Pinched centre teeth address a common annoyance: herb that gets stuck in the centre of the grinding chamber and refuses to fall through. Some grinders have a raised centre tooth or pinched geometry that prevents this. Worth looking for if you find yourself poking at your grinder mid-session.
Grinder size is a trade-off between capacity, comfort, and pocket-friendliness.
Small (1.5-2 inch):These fit comfortably in a pocket and are great for on-the-go use. The trade-off is that grinding more than a single session's worth becomes tedious — you have to load in small batches. The small diameter also gives less leverage, so sticky herb requires more effort to turn.
Medium (2-2.5 inch): The sweet spot for most users. Holds enough for several sessions, fits in most pockets (though wider than a small), and provides good leverage for easy grinding. If you are buying your first quality grinder, start here.
Large (2.5-3 inch): Batch-grinding machines. These stay on your table — they do not fit in a pocket. The wide diameter gives excellent leverage, even for the stickiest herb, and the storage chamber holds a substantial amount. Ideal for heavy users or those who grind for the week in one go.
How the lid attaches might seem trivial, but it affects daily usability more than you expect.
Threaded lids are traditional. They screw on securely and never come loose in your pocket. The main annoyance: cross-threading.

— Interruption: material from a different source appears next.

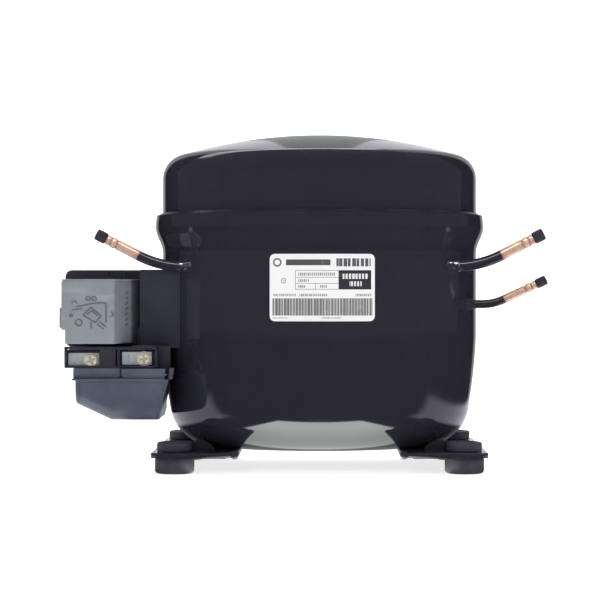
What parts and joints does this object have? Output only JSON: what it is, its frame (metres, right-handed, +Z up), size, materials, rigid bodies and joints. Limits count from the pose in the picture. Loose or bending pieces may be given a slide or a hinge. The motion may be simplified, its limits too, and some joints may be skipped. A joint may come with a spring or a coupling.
{
  "type": "hermetic reciprocating compressor",
  "caption": "Hermetic refrigeration compressor: oval welded housing on rubber feet, bent copper tubes, start gear on one end, sprung motor and piston pump inside",
  "frame": {"origin": "centre of the rectangle of four mounting holes, at the underside of the rubber feet", "axes": "+X to the right seen from the front, towards the suction and discharge tubes; +Y to the back, away from the label; +Z up"},
  "size_m": [0.2893, 0.157, 0.2015],
  "materials": {
    "shell_paint": "glossy black baked enamel",
    "weld_paint": "black enamel over a lap weld",
    "foot_paint": "glossy black enamel on sheet steel",
    "rubber": "moulded matt rubber",
    "zinc_steel": "zinc plated steel",
    "copper": "drawn copper, dulled",
    "plug_rubber": "black rubber plug",
    "label": null,
    "glass_bead": "fused glass",
    "phenolic": "black moulded plastic",
    "ptc": "dark ceramic disc",
    "grey_cover": "grey moulded plastic",
    "slate_cover": "dark slate moulded plastic",
    "brass": "bright brass",
    "cast_iron": "machined grey iron",
    "lamination": "stacked steel sheets",
    "enamel_wire": "enamelled copper wire",
    "wedge": "white insulating film",
    "spring_steel": "spring steel",
    "gasket": "fibre gasket",
    "nylon": "natural white plastic",
    "aluminium": "cast aluminium",
    "ground_steel": "ground steel"
  },
  "bodies": {
    "shell": {"lower_shell": "shell_paint", "upper_shell": "shell_paint", "seam_weld": "weld_paint", "foot_plate_left": "foot_paint", "foot_plate_right": "foot_paint", "grommets": "rubber", "grommet_sleeves": "zinc_steel", "suction_tube": "copper", "discharge_tube": "copper", "process_tube": "copper", "tube_collars": "weld_paint", "rating_label": "label", "terminal_cup": "zinc_steel", "terminal_glass": "glass_bead", "terminal_pins": "ground_steel", "box_bracket": "zinc_steel", "start_relay": "phenolic", "ptc_disc": "ptc", "overload_protector": "phenolic", "box_housing": "phenolic", "terminal_board": "phenolic", "clamp_plates": "zinc_steel", "terminal_screws": "brass", "lower_cover": "slate_cover", "cover_flap": "slate_cover", "lower_spring_seats": "zinc_steel", "lead_connector": "nylon"},
    "pump_unit": {"cylinder_block": "cast_iron", "stator_core": "lamination", "stator_windings": "enamel_wire", "slot_wedges": "wedge", "stator_bolts": "zinc_steel", "suspension_springs": "spring_steel", "upper_spring_seats": "zinc_steel", "thrust_washer": "brass", "cylinder_gasket": "gasket", "valve_plate": "ground_steel", "reed_stop": "ground_steel", "head_gasket": "gasket", "cylinder_head": "cast_iron", "head_bolts": "zinc_steel", "suction_muffler": "nylon", "discharge_muffler": "cast_iron", "discharge_loop": "copper", "motor_leads": "nylon"},
    "crank": {"crankshaft": "ground_steel", "rotor_core": "lamination", "rotor_rings": "aluminium", "oil_pickup": "zinc_steel"},
    "slide_block": {"slide_block": "brass"},
    "gallery_plug": {"gallery_plug": "ground_steel"},
    "piston": {"piston": "ground_steel"},
    "suction_reed": {"suction_reed": "spring_steel"},
    "discharge_reed": {"discharge_reed": "spring_steel"},
    "relay_cover": {"relay_cover": "grey_cover"},
    "suction_plug": {"suction_plug": "plug_rubber"},
    "discharge_plug": {"discharge_plug": "plug_rubber"},
    "process_plug": {"process_plug": "plug_rubber"}
  },
  "joints": [
    {"name": "pump_float", "type": "slide", "parent": "shell", "child": "pump_unit", "axis": [0, 0, 1], "range_m": [-0.002, 0.002], "stiffness_N_per_m": 30000, "springref_m": 0.00262, "deforming": ["suspension_springs"]},
    {"name": "crank_spin", "type": "hinge", "parent": "pump_unit", "child": "crank", "pos_m": [-0.012, 0, 0.1], "axis": [0, 0, 1], "continuous": true},
    {"name": "slide_block_turn", "type": "hinge", "parent": "crank", "child": "slide_block", "pos_m": [-0.004, 0, 0.162], "axis": [0, 0, 1], "continuous": true},
    {"name": "gallery_plug_turn", "type": "hinge", "parent": "crank", "child": "gallery_plug", "pos_m": [-0.008, 0, 0.165], "axis": [0, 0, 1], "continuous": true},
    {"name": "piston_travel", "type": "hinge", "parent": "gallery_plug", "child": "piston", "pos_m": [-0.004, 0, 0.162], "axis": [0, 0, 1], "continuous": true},
    {"name": "suction_reed_flex", "type": "hinge", "parent": "pump_unit", "child": "suction_reed", "pos_m": [0.04685, 0, 0.1705], "axis": [0, 1, 0], "range_deg": [0, 3], "stiffness_Nm_per_rad": 0.05},
    {"name": "discharge_reed_flex", "type": "hinge", "parent": "pump_unit", "child": "discharge_reed", "pos_m": [0.05055, 0, 0.157], "axis": [0, 1, 0], "range_deg": [0, 6], "stiffness_Nm_per_rad": 0.05},
    {"name": "cover_off", "type": "slide", "parent": "shell", "child": "relay_cover", "axis": [0, -1, 0], "range_m": [0, 0.045]},
    {"name": "suction_plug_pull", "type": "slide", "parent": "shell", "child": "suction_plug", "axis": [0.8715, -0.1853, 0.454], "range_m": [0, 0.012]},
    {"name": "discharge_plug_pull", "type": "slide", "parent": "shell", "child": "discharge_plug", "axis": [0.8865, -0.1884, 0.4226], "range_m": [0, 0.012]},
    {"name": "process_plug_pull", "type": "slide", "parent": "shell", "child": "process_plug", "axis": [-0.8715, -0.1853, 0.454], "range_m": [0, 0.012]}
  ],
  "couplings": [
    {"joint": "slide_block_turn", "follows": "crank_spin", "ratio": -1},
    {"joint": "gallery_plug_turn", "follows": "crank_spin", "ratio": -2},
    {"joint": "piston_travel", "follows": "crank_spin", "ratio": 1}
  ]
}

If you are not paying attention when re-attaching the lid, you can strip the threads, turning a perfectly good grinder into a frustrating one. Threaded grinders also accumulate resin in the threads over time, making them harder to turn.
Threadless/magnetic lids use strong neodymium magnets to hold the lid in place. The Brilliant Cut Grinder popularised this design. Magnetic lids are impossible to cross-thread, easier to open and close one-handed, and never get sticky. The only plausible downside: if you drop the grinder, the lid can pop off and scatter herb. Some users also prefer the tactile satisfaction of threading.

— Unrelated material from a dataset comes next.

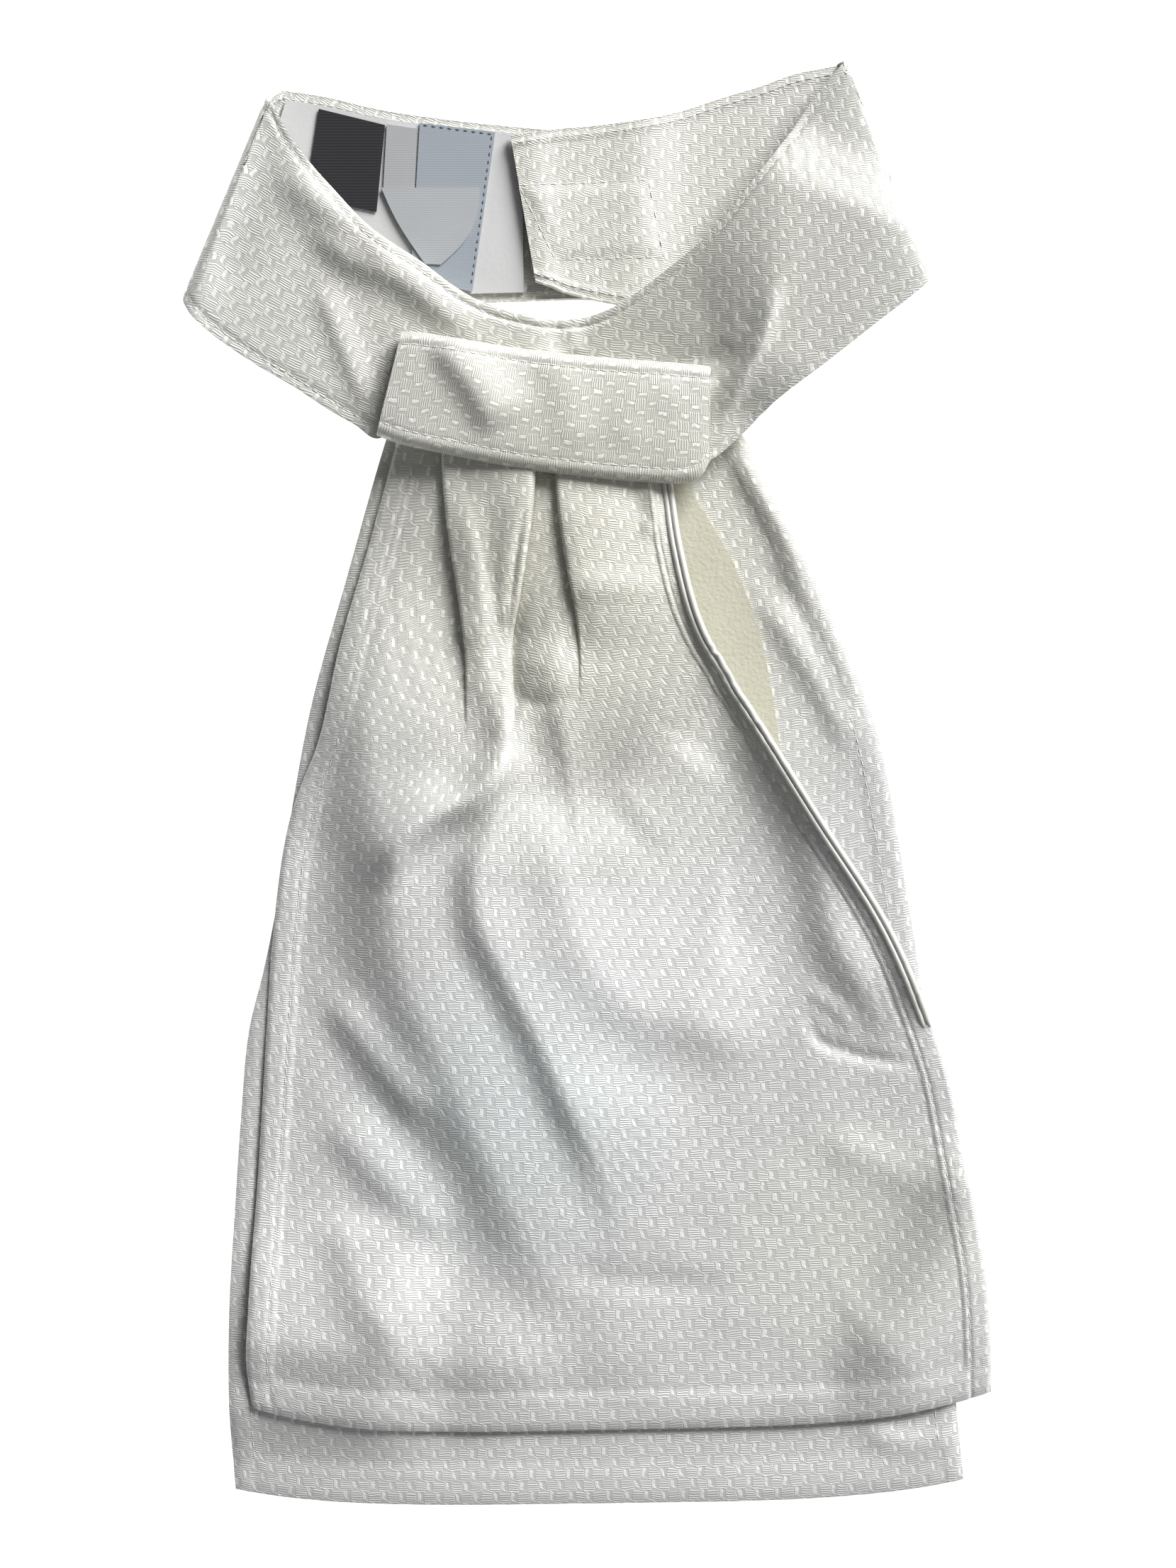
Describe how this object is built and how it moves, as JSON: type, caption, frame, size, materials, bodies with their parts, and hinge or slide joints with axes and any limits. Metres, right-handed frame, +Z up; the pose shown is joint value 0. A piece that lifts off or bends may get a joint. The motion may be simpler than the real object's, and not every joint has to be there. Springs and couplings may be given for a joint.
{
  "type": "ready-tied riding stock cravat",
  "caption": "Ready-tied ivory jacquard cravat laid flat: looped neck band with tab, knot bar, pleated front tail over a longer back tail, bare labels inside.",
  "frame": {"origin": "on the surface that the cravat rests on, under the middle of its bounding box", "axes": "+X to the right as it lies front up, +Y from the hems to the neck band, +Z up from the surface"},
  "size_m": [0.2099, 0.3769, 0.0137],
  "materials": {
    "back_tail": "ivory satin jacquard with a small basket figure",
    "front_tail": "ivory satin jacquard with a small basket figure",
    "tail_lining": "plain matte cream cloth",
    "neck_band": "ivory satin jacquard, edge stitched",
    "band_lining": "smooth white lining",
    "knot_bar": "ivory satin jacquard, figure turned upright",
    "black_label": "black woven taffeta, bare",
    "care_label": "white satin ribbon, bare",
    "care_leaf": "white satin ribbon, bare",
    "satin_label": "silvery blue satin ribbon with dark blue overlock"
  },
  "bodies": {
    "root": {"back_tail": "back_tail", "front_tail": "front_tail", "tail_lining": "tail_lining", "neck_band": "neck_band", "band_lining": "band_lining", "knot_bar": "knot_bar", "black_label": "black_label", "care_label": "care_label", "care_leaf": "care_leaf", "satin_label": "satin_label"}
  },
  "joints": []
}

Friction fit lids (used by some Santa Cruz Shredder models) rely on precise machining tolerances for a snug push-fit. No magnets, no threads — just perfectly machined metal that holds itself together. Elegant when done well, but dependent on manufacturing precision.

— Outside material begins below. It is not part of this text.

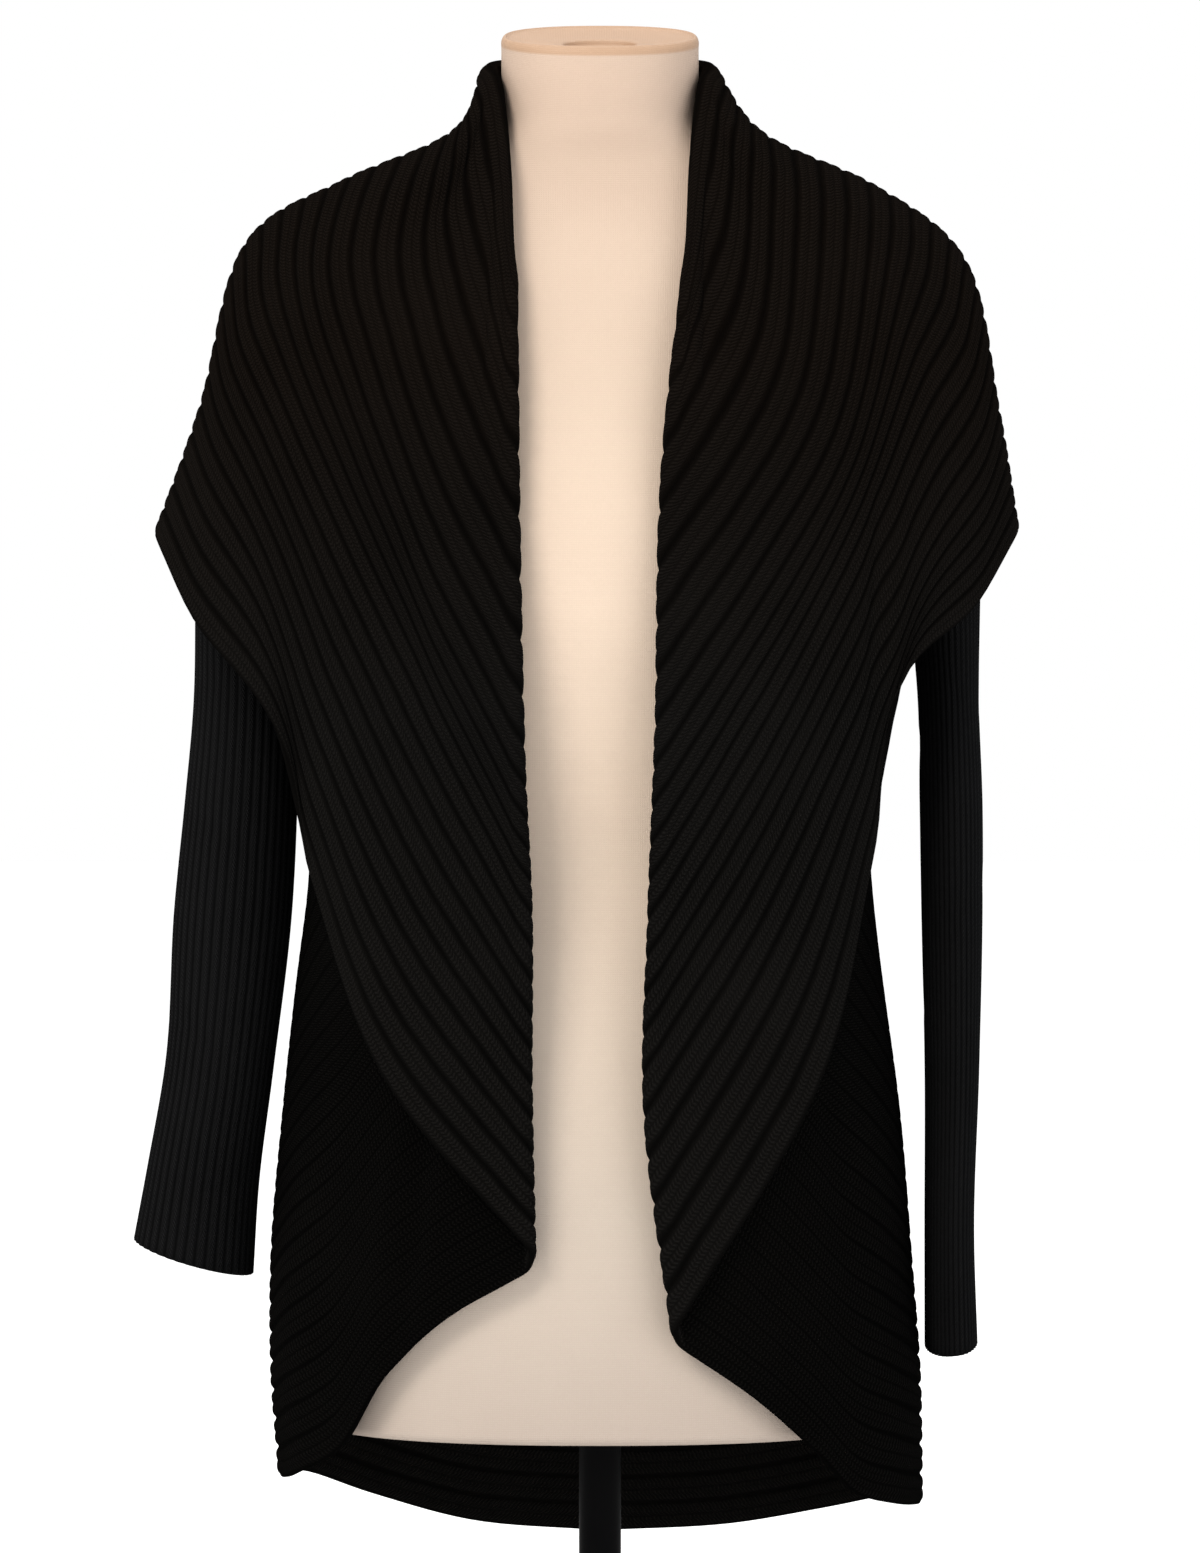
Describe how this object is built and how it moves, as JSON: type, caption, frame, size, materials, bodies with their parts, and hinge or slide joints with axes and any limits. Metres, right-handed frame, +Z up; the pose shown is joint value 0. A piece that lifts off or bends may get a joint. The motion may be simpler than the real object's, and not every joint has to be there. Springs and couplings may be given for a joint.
{
  "type": "cardigan on a dress form",
  "caption": "Rib-knit open-front cardigan whose wide band folds over as a shawl collar and short cape, worn by a limbless dress form on a round stand.",
  "frame": {"origin": "centre of the underside of the round base, on the floor", "axes": "+Z up along the pole, -Y toward the front of the garment, +X toward the wearer's left"},
  "size_m": [0.5028, 0.32, 1.0469],
  "materials": {
    "band_knit": "matt wide-rib knit",
    "body_knit": "matt narrow-rib knit",
    "jersey_cover": "matt jersey",
    "black_metal": "satin black"
  },
  "bodies": {
    "root": {"band_right": "band_knit", "band_left": "band_knit", "back_panel": "body_knit", "sleeve_right": "body_knit", "sleeve_left": "body_knit", "dress_form": "jersey_cover", "stand_pole": "black_metal", "stand_base": "black_metal"}
  },
  "joints": []
}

For most users, anodised aluminium offers the best balance of durability, flavour purity, and price. Stainless steel is the top choice for purists who want zero metal particles and a neutral taste. Titanium is the premium option for a lifetime investment. Acrylic is fine for budget or travel. Ceramic-coated grinders excel for vape users who value flavour above all.
A 4-piece grinder is the most versatile choice for most users — it grinds, stores herb, and collects kief. A 3-piece grinder (like the Santa Cruz Shredder 3-Piece Large) is ideal if you want a larger storage chamber without kief separation. A 2-piece grinder is best for dry herb vapes where you want a coarser, fluffier grind and do not need storage built in.
Magnetic (threadless) grinders are generally more convenient because they never cross-thread, are easier to open, and the magnetic hold is typically very strong. Threaded grinders are more traditional and can be more secure if cared for properly, but they are prone to cross-threading and the threads can wear down over time.
A medium 2-2.5 inch grinder is the sweet spot for most users — it holds enough for several sessions without being bulky. Small 1.5-2 inch grinders are great for pocket carry but tedious for group sessions. Large 2.5-3 inch grinders are best for heavy users who batch-grind or share with friends.
Our Editor's Choice is the Santa Cruz Shredder 4-Piece — the benchmark for quality and performance. For more capacity, the Santa Cruz Shredder 3-Piece Large offers a bigger 2.75-inch chamber with a knurled grip. On a budget, the G-Rollz Acrylic Grinder is a solid entry-level option.